The KPMG Green Tax Index 2013 

An exploration of green tax incentives and penalties

Energy security, water scarcity, raw material availability, pollution and client change are just some of the environmental challenges facing the world. In response, many governments are setting green policy objectives and increasingly using taxes as a tool of choice to help change corporate behavior and help to achieve these goals.


The KPMG Green Tax Index, released recently at the 2013 KPMG Asia Pacific Tax Summit in Shanghai by KPMG International, analyzes green tax penalties and incentives in 21 major economies across Asia Pacific, Europe and the Americas. It is intended to raise corporate awareness of the rapidly evolving and complex global landscape of green tax incentives and penalties, and to encourage business leaders, tax directors and sustainability chiefs to work together to factor green tax considerations into investment decisions.


The KPMG Green Tax Index reveals that six countries - the United States, Japan, the United Kingdom, France, South Korea and China - are the most active in using tax as a tool to drive sustainable corporate behavior and achieve green policy goals.

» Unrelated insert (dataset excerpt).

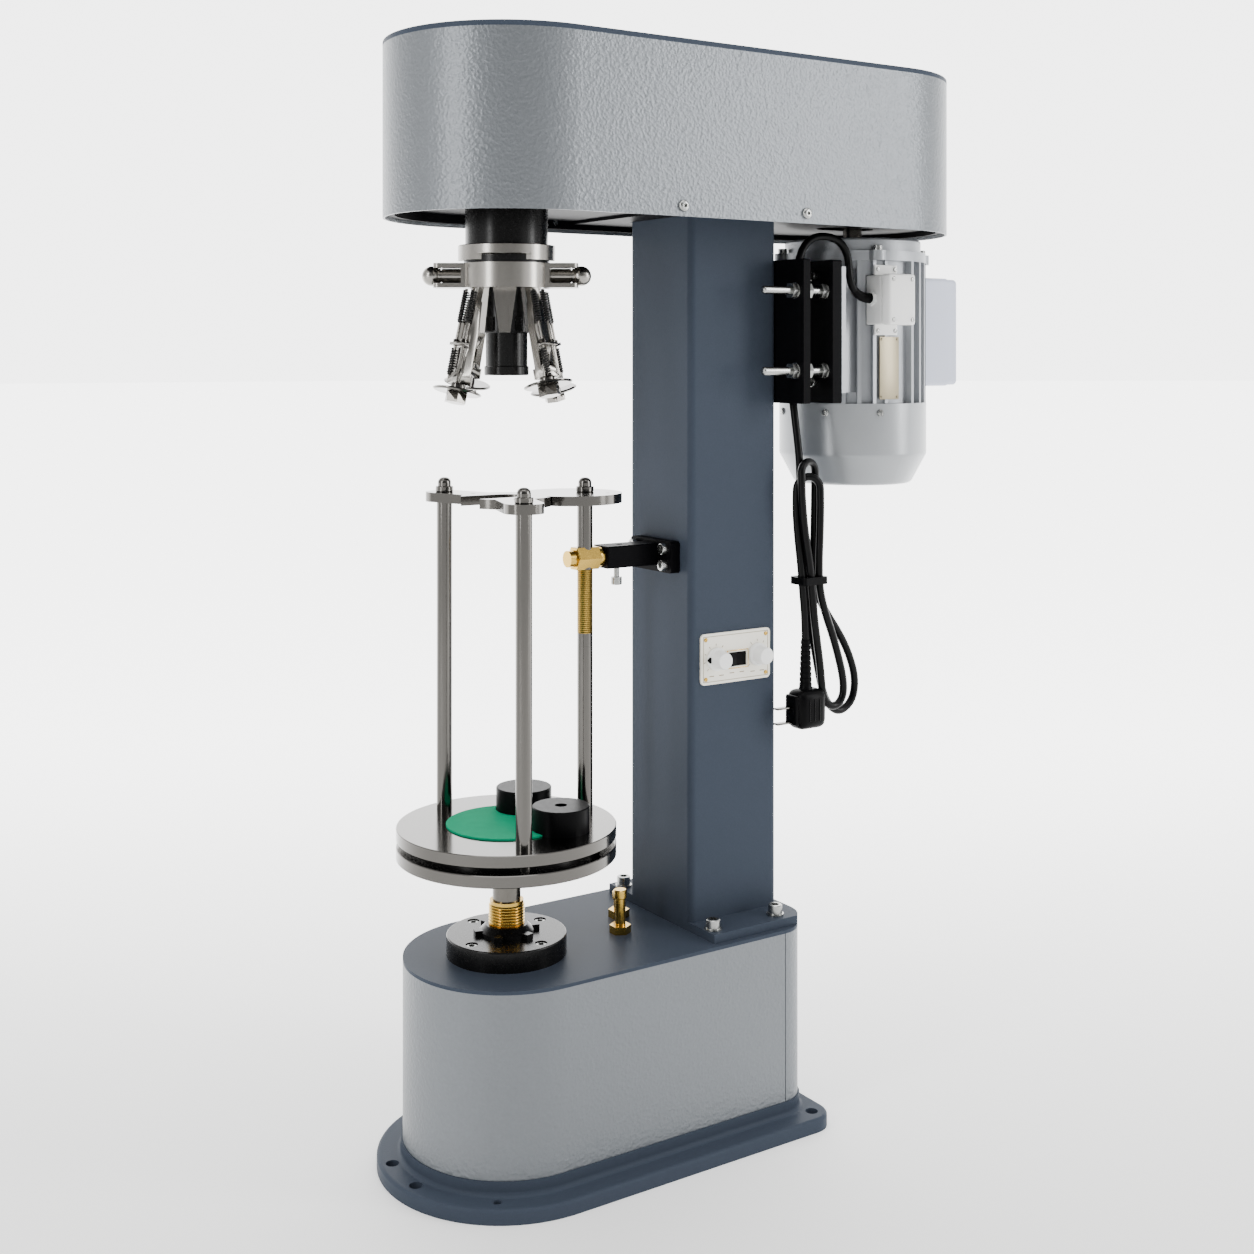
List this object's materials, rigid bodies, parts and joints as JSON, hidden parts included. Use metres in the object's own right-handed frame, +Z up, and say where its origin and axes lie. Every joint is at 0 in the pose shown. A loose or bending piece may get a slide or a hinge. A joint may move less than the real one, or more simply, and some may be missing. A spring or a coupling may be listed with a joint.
{
  "type": "roll-on pilfer-proof capping machine",
  "caption": "Bench capping machine: a column carries a belt-driven spindle with a roll-on head with swinging roller arms above a bottle table that is lifted by a cam.",
  "frame": {"origin": "middle of the footprint of the machine without its cord, at the level of the base's underside", "axes": "+Z up; -Y towards the bottle side, where the spindle axis stands at Y = -0.20375; +X towards the side with the control panel"},
  "size_m": [0.231, 0.6324, 0.9764],
  "materials": {
    "silver_paint": "hammered silver-grey baked paint",
    "blue_grey_paint": "satin dark blue-grey paint",
    "black_paint": "satin black paint",
    "black_steel": "black oxide finish",
    "polished_steel": "polished stainless",
    "turned_steel": "turned and ground",
    "zinc_steel": "bright zinc plated",
    "spring_steel": "black spring steel",
    "brass": "turned, unlacquered",
    "pad_rubber": "smooth green rubber",
    "black_rubber": "black, lightly satin",
    "cast_aluminium": "cast and painted light grey",
    "cover_grey": "pressed and painted grey",
    "cast_iron": "machined grey iron",
    "white_plastic": "moulded white",
    "pale_plastic": "moulded pale grey-blue",
    "panel_plate": "cream enamel",
    "black_plastic": "moulded black",
    "cable": "glossy flexible sheath"
  },
  "bodies": {
    "frame": {"base_casting": "blue_grey_paint", "pedestal_skirt": "silver_paint", "deck_plate": "blue_grey_paint", "lift_guide": "black_steel", "height_sleeve": "brass", "lift_gearmotor": "cast_aluminium", "column": "blue_grey_paint", "head_base": "black_paint", "closing_plate": "black_paint", "head_cover": "silver_paint", "head_lid": "blue_grey_paint", "cover_screws": "zinc_steel", "spindle_housing": "black_steel", "ring_nut": "turned_steel", "drive_belt": "black_rubber", "motor_body": "cast_aluminium", "fan_cover": "cover_grey", "terminal_box": "white_plastic", "capacitor_box": "pale_plastic", "column_mount_plate": "black_paint", "motor_slide_plate": "black_paint", "mount_studs": "zinc_steel", "guide_bracket": "black_paint", "brass_guide": "brass", "control_panel": "panel_plate", "stop_posts": "brass", "frame_screws": "zinc_steel", "cord_tube": "cable", "cord_hank": "cable", "cord_tie": "black_plastic", "cord_plug": "black_plastic"},
    "table": {"lift_ram": "turned_steel", "table_lower_plate": "polished_steel", "table_spacer": "black_steel", "table_upper_plate": "polished_steel", "table_screws": "black_steel", "grip_pad": "pad_rubber", "bottle_stops": "black_plastic", "guide_rods": "polished_steel", "neck_plate": "polished_steel"},
    "lift_cam": {"lift_cam": "cast_iron"},
    "follower": {"cam_follower": "turned_steel"},
    "spindle": {"spindle_shaft": "turned_steel", "spindle_pulley": "cast_aluminium", "yoke": "polished_steel", "cone_sleeve": "black_steel", "chuck_spring": "spring_steel"},
    "chuck": {"chuck": "black_steel"},
    "arm_1": {"arm_1": "polished_steel"},
    "roller_1": {"roller_1": "polished_steel"},
    "arm_2": {"arm_2": "polished_steel"},
    "roller_2": {"roller_2": "polished_steel"},
    "arm_3": {"arm_3": "polished_steel"},
    "roller_3": {"roller_3": "polished_steel"},
    "arm_4": {"arm_4": "polished_steel"},
    "roller_4": {"roller_4": "polished_steel"},
    "motor": {"motor_rotor": "turned_steel"},
    "knob_1": {"panel_knob_1": "white_plastic"},
    "knob_2": {"panel_knob_2": "white_plastic"},
    "rocker": {"power_rocker": "black_plastic"}
  },
  "joints": [
    {"name": "table_lift", "type": "slide", "parent": "frame", "child": "table", "axis": [0, 0, 1], "range_m": [0, 0.055]},
    {"name": "cam_turn", "type": "hinge", "parent": "frame", "child": "lift_cam", "pos_m": [0, -0.20375, 0.086], "axis": [1, 0, 0], "range_deg": [0, 240]},
    {"name": "follower_spin", "type": "hinge", "parent": "table", "child": "follower", "pos_m": [0, -0.20375, 0.1103], "axis": [1, 0, 0], "continuous": true},
    {"name": "motor_spin", "type": "hinge", "parent": "frame", "child": "motor", "pos_m": [0, 0.19625, 0.7], "axis": [0, 0, 1], "continuous": true},
    {"name": "spindle_spin", "type": "hinge", "parent": "frame", "child": "spindle", "pos_m": [0, -0.20375, 0.8], "axis": [0, 0, 1], "continuous": true},
    {"name": "chuck_lift", "type": "slide", "parent": "spindle", "child": "chuck", "axis": [0, 0, 1], "range_m": [0, 0.008], "stiffness_N_per_m": 2000, "springref_m": -0.01, "deforming": ["chuck_spring"]},
    {"name": "arm_1_swing", "type": "hinge", "parent": "spindle", "child": "arm_1", "pos_m": [0.03038, -0.19757, 0.768], "axis": [-0.1994, 0.9799, 0], "range_deg": [0, 12.5], "stiffness_Nm_per_rad": 0.5, "springref_deg": -11.46},
    {"name": "roller_1_spin", "type": "hinge", "parent": "arm_1", "child": "roller_1", "pos_m": [0.05307, -0.19295, 0.67845], "axis": [-0.2454, -0.0499, 0.9681], "continuous": true},
    {"name": "arm_2_swing", "type": "hinge", "parent": "spindle", "child": "arm_2", "pos_m": [-0.00618, -0.17337, 0.768], "axis": [-0.9799, -0.1994, 0], "range_deg": [0, 12.5], "stiffness_Nm_per_rad": 0.5, "springref_deg": -11.46},
    {"name": "roller_2_spin", "type": "hinge", "parent": "arm_2", "child": "roller_2", "pos_m": [-0.0111, -0.14921, 0.67264], "axis": [0.0499, -0.2454, 0.9681], "continuous": true},
    {"name": "arm_3_swing", "type": "hinge", "parent": "spindle", "child": "arm_3", "pos_m": [-0.03038, -0.20993, 0.768], "axis": [0.1994, -0.9799, 0], "range_deg": [0, 12.5], "stiffness_Nm_per_rad": 0.5, "springref_deg": -11.46},
    {"name": "roller_3_spin", "type": "hinge", "parent": "arm_3", "child": "roller_3", "pos_m": [-0.05307, -0.21455, 0.67845], "axis": [0.2454, 0.0499, 0.9681], "continuous": true},
    {"name": "arm_4_swing", "type": "hinge", "parent": "spindle", "child": "arm_4", "pos_m": [0.00618, -0.23413, 0.768], "axis": [0.9799, 0.1994, 0], "range_deg": [0, 12.5], "stiffness_Nm_per_rad": 0.5, "springref_deg": -11.46},
    {"name": "roller_4_spin", "type": "hinge", "parent": "arm_4", "child": "roller_4", "pos_m": [0.0111, -0.25829, 0.67264], "axis": [-0.0499, 0.2454, 0.9681], "continuous": true},
    {"name": "knob_1_turn", "type": "hinge", "parent": "frame", "child": "knob_1", "pos_m": [0.0523, -0.01375, 0.426], "axis": [1, 0, 0], "range_deg": [-135, 135]},
    {"name": "knob_2_turn", "type": "hinge", "parent": "frame", "child": "knob_2", "pos_m": [0.0523, 0.03375, 0.426], "axis": [1, 0, 0], "range_deg": [-135, 135]},
    {"name": "rocker_tip", "type": "hinge", "parent": "frame", "child": "rocker", "pos_m": [0.0505, 0.01, 0.424], "axis": [0, 0, 1], "range_deg": [-16, 0]}
  ],
  "couplings": [
    {"joint": "cam_turn", "follows": "table_lift", "rad_per_m": 76.15},
    {"joint": "spindle_spin", "follows": "motor_spin", "ratio": 0.4},
    {"joint": "arm_2_swing", "follows": "arm_1_swing", "ratio": 1},
    {"joint": "arm_3_swing", "follows": "arm_1_swing", "ratio": 1},
    {"joint": "arm_4_swing", "follows": "arm_1_swing", "ratio": 1}
  ]
}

Country Ranking from KPMG's Green Tax Index


US 1 Netherlands 8 Finland 15
Japan 2 Belgium 9 Germany 15
UK 3 India 10 Australia 17
France 4 Spain 11 Brazil 18
South Korea 5 Canada 11 Argentina 19
China 6 South Africa 13 Mexico 20
Ireland 7 Singapore 14 Russia 21


The ranking shows: 

  • The US tops the ranking primarily due to its extensive program of federal tax incentives for energy efficiency, renewable energy and green buildings.
  • When green tax penalties alone are considered, the US drops to 14th, indicating that US green tax policy is weighted heavily in favor of incentives.
  • Japan is ranked 2nd overall but, in contrast to the US, scores higher on green tax penalties than it does on incentives. Japan also leads the ranking for tax measures to promote the use and manufacture of green vehicles.
  • The UK ranks 3rd and has a green tax approach balanced between penalties and incentives. The UK scores most highly in the area of carbon and climate change.
  • France occupies 4th place in the overall ranking and is also unusual in that its green tax policy is more heavily weighted towards penalties than incentives.
  • South Korea ranks 5th overall and, in common with the US, has a green tax system weighted towards incentives rather than penalties. South Korea leads the ranking for green innovation which suggests that South Korea is especially active in using its tax code to encourage green research and development.
  • China ranks 6th with a green tax policy balanced between incentives and penalties and focused on resource efficiency (energy, water and materials) and green buildings.
  • The US uses green tax penalties less than other Western developed nations, apart from Canada. The only countries in the Index that impose fewer green tax penalties than the US or Canada are emerging economies such as Brazil, India, Mexico and Russia. China and South Africa are both more active than the US or Canada in imposing federal green tax penalties.